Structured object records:
* * *

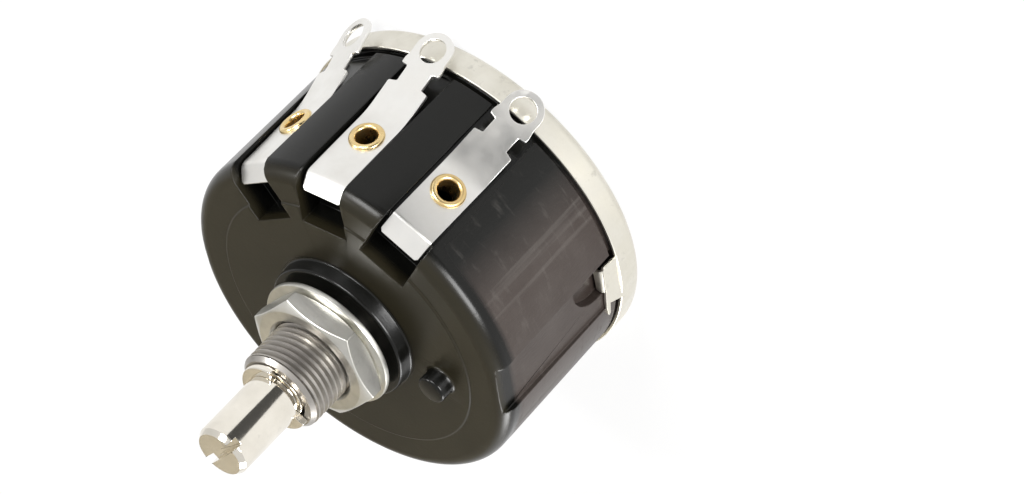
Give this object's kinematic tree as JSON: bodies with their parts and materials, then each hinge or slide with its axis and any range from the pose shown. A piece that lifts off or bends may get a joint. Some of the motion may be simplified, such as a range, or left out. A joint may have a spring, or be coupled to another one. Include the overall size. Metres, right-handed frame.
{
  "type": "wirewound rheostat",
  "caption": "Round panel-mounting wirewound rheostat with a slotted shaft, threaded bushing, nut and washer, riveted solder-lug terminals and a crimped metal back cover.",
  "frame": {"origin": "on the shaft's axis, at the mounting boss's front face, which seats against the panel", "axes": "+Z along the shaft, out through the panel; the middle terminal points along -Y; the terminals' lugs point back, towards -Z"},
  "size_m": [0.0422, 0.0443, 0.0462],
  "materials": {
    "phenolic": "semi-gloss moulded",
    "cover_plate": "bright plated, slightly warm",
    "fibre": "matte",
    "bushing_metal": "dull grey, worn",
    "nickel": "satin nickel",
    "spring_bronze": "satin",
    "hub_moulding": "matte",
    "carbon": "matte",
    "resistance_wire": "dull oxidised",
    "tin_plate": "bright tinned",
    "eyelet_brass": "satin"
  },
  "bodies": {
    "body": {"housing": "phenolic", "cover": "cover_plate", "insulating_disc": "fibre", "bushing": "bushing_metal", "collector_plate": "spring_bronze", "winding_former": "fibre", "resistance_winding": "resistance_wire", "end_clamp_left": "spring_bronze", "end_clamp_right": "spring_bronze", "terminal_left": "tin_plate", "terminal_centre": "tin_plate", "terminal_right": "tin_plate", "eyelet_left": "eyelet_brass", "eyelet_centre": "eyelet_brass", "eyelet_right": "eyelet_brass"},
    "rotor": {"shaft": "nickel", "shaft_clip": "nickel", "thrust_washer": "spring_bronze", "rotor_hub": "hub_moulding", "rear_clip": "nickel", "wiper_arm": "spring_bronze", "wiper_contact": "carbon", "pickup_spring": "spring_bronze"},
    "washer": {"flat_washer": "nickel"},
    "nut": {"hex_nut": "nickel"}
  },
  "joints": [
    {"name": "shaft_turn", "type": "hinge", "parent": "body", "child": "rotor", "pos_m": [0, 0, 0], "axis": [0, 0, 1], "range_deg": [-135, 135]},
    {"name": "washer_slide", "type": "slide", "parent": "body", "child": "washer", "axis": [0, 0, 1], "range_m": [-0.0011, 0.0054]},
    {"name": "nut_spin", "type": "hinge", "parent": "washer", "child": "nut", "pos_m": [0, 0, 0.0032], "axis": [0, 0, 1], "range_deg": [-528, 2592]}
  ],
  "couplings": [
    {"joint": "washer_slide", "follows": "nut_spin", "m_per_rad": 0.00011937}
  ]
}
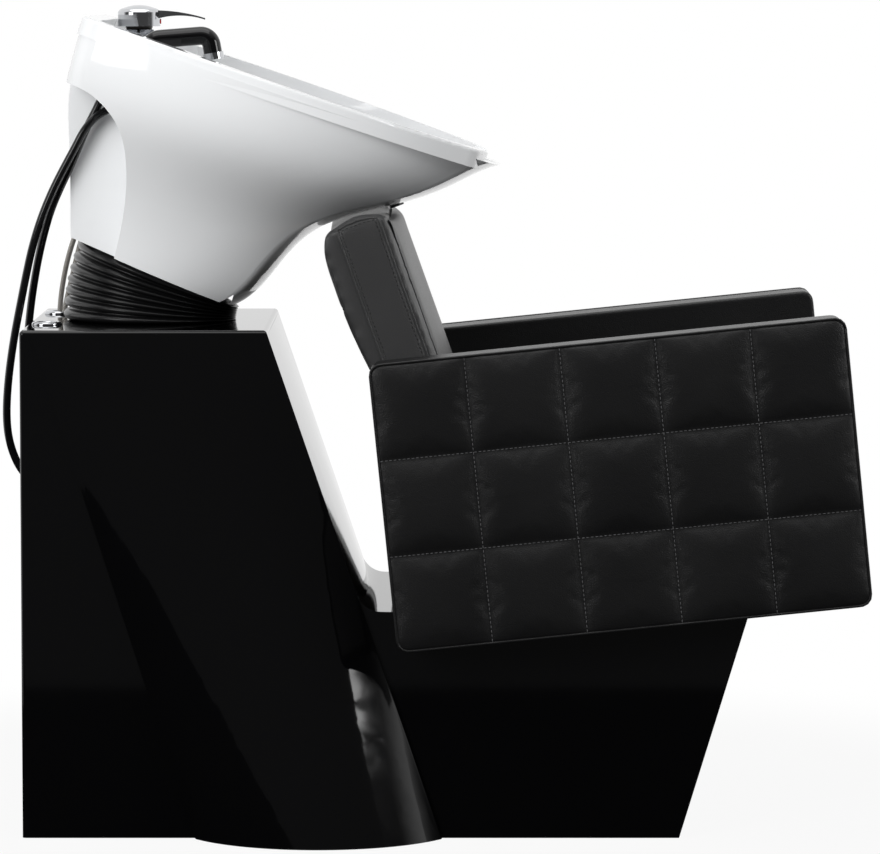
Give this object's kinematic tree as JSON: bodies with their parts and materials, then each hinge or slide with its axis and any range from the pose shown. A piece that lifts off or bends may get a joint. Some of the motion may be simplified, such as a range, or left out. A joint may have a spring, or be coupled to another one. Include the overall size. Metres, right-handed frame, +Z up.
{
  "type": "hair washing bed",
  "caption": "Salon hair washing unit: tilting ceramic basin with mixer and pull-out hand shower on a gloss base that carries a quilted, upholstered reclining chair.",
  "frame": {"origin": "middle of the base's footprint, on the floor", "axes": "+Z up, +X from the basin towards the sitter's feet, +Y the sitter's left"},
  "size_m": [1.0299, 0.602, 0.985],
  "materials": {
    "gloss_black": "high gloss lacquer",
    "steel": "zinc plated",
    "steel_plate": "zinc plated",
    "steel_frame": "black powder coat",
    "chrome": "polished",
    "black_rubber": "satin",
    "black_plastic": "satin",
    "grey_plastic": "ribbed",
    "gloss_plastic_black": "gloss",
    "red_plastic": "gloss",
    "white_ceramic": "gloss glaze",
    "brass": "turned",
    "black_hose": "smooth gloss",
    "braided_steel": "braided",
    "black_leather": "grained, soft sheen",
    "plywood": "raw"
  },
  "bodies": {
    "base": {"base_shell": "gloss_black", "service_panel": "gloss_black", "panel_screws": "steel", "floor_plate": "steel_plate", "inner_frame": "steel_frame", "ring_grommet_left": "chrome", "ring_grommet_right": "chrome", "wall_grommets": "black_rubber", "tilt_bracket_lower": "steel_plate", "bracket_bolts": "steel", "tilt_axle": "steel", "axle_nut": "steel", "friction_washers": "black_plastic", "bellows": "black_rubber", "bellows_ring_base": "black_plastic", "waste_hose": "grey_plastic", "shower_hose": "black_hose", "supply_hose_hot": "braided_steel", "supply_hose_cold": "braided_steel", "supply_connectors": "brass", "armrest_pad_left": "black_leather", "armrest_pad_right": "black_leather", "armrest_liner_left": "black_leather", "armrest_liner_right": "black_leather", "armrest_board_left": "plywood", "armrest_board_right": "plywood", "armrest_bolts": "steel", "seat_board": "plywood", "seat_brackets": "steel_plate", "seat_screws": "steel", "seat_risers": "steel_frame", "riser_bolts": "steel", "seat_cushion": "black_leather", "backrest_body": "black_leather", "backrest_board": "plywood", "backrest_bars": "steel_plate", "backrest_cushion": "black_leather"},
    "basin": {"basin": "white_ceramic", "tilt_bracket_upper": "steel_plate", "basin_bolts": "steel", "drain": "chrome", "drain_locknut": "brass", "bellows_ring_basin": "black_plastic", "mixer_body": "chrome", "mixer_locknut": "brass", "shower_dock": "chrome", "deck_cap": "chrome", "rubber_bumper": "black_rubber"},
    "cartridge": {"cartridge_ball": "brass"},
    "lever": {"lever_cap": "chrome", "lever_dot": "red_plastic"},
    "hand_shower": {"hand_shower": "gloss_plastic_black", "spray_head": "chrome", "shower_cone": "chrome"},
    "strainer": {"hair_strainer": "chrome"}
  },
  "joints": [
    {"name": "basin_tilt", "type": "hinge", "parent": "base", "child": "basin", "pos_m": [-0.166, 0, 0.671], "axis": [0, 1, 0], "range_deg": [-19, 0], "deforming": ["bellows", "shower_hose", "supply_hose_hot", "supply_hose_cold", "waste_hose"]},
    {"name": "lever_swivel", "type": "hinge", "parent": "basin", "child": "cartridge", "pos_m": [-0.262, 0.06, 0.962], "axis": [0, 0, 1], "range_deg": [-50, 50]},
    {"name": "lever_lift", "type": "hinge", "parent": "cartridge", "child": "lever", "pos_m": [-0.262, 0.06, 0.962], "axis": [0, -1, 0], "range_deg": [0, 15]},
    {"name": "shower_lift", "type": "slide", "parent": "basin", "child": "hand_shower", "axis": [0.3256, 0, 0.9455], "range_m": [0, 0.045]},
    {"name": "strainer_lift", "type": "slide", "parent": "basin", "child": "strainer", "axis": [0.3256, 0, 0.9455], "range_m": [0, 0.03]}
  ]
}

* * *

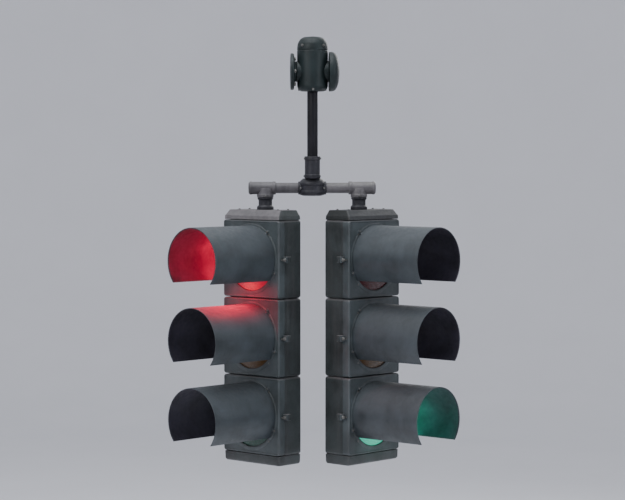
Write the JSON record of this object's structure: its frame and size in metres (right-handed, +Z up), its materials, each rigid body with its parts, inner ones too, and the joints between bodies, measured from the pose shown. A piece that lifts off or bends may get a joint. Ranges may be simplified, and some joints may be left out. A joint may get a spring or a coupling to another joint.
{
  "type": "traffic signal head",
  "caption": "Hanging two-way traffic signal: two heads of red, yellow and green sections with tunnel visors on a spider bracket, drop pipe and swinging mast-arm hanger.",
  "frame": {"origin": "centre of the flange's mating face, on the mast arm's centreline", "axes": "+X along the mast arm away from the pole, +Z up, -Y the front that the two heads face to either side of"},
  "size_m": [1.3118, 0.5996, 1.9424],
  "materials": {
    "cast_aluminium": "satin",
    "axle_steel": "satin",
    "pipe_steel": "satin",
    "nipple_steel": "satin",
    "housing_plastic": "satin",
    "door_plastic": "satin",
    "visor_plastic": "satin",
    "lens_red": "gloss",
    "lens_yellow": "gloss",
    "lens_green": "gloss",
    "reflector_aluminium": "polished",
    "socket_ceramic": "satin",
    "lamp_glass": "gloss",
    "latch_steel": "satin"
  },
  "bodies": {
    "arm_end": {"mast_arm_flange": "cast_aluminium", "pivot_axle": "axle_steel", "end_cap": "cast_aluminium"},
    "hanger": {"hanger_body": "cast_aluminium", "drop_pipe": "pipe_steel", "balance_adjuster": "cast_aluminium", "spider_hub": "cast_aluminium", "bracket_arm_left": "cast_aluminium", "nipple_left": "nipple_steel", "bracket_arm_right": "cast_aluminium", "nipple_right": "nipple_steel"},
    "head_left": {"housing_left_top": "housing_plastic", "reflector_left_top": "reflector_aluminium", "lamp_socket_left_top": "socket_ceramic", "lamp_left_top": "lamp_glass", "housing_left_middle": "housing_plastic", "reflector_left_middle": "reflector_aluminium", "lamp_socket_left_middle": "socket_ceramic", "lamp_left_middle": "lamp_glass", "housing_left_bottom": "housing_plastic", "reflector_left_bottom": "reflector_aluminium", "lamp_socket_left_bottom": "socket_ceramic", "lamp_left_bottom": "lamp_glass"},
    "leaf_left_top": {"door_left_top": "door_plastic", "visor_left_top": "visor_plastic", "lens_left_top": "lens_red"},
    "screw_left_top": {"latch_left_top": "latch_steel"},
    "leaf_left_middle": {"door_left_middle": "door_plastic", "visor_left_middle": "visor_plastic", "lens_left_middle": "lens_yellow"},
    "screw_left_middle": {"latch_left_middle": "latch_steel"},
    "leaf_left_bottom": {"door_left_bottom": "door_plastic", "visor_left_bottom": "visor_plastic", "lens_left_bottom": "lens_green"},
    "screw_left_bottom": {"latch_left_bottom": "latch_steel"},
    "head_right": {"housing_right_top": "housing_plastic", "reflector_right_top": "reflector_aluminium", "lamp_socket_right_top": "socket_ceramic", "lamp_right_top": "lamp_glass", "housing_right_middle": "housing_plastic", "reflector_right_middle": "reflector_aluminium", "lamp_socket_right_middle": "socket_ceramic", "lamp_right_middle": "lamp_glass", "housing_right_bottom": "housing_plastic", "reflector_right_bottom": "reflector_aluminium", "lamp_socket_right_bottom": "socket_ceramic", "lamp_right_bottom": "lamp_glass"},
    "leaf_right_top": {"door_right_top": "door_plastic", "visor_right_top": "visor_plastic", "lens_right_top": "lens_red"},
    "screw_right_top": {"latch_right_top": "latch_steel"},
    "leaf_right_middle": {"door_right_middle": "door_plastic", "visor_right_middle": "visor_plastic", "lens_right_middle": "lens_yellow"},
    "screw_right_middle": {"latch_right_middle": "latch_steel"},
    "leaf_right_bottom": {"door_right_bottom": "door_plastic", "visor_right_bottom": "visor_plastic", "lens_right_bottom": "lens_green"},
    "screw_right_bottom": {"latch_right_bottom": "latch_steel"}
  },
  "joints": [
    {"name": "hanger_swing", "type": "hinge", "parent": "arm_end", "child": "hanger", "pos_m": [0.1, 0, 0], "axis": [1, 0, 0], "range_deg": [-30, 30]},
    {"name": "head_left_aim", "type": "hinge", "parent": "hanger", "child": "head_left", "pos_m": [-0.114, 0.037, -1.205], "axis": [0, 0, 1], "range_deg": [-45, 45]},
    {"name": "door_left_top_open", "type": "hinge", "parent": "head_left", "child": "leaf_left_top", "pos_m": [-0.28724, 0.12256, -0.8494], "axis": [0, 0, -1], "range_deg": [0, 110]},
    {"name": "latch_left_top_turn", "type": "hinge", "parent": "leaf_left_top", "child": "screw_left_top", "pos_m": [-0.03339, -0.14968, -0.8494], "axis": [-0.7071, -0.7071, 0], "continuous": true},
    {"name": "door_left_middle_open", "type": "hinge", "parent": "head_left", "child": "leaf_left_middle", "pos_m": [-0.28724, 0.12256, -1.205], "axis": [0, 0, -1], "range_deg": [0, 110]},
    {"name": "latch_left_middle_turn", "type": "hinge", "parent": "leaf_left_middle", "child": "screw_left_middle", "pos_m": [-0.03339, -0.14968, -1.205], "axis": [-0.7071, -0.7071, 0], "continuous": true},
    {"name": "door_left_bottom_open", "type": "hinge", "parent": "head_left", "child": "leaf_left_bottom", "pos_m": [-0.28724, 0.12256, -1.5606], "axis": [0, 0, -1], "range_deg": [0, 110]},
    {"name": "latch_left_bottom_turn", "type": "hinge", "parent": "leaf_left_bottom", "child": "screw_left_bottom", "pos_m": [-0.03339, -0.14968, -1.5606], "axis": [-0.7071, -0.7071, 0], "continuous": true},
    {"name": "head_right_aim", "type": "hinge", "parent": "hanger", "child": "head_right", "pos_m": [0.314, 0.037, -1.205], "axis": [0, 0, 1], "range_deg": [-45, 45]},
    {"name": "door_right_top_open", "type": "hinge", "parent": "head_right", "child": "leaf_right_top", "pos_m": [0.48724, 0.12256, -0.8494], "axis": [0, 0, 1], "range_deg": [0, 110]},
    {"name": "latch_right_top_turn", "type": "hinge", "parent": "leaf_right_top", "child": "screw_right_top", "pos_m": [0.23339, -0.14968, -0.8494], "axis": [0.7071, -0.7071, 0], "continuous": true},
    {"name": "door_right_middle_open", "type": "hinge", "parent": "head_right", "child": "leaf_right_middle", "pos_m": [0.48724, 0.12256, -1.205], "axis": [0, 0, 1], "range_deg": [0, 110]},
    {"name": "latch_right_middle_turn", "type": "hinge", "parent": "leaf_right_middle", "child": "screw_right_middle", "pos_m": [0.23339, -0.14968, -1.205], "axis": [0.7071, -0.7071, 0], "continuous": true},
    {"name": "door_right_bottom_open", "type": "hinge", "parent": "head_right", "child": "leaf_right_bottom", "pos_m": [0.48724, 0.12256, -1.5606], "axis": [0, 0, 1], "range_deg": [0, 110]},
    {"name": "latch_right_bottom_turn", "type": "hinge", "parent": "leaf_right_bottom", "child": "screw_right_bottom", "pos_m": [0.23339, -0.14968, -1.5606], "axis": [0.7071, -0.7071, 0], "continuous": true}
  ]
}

* * *

What is required: Look through the entries and work out how many lines have the word "kinematic" in them; reply with that number only.

The response: 2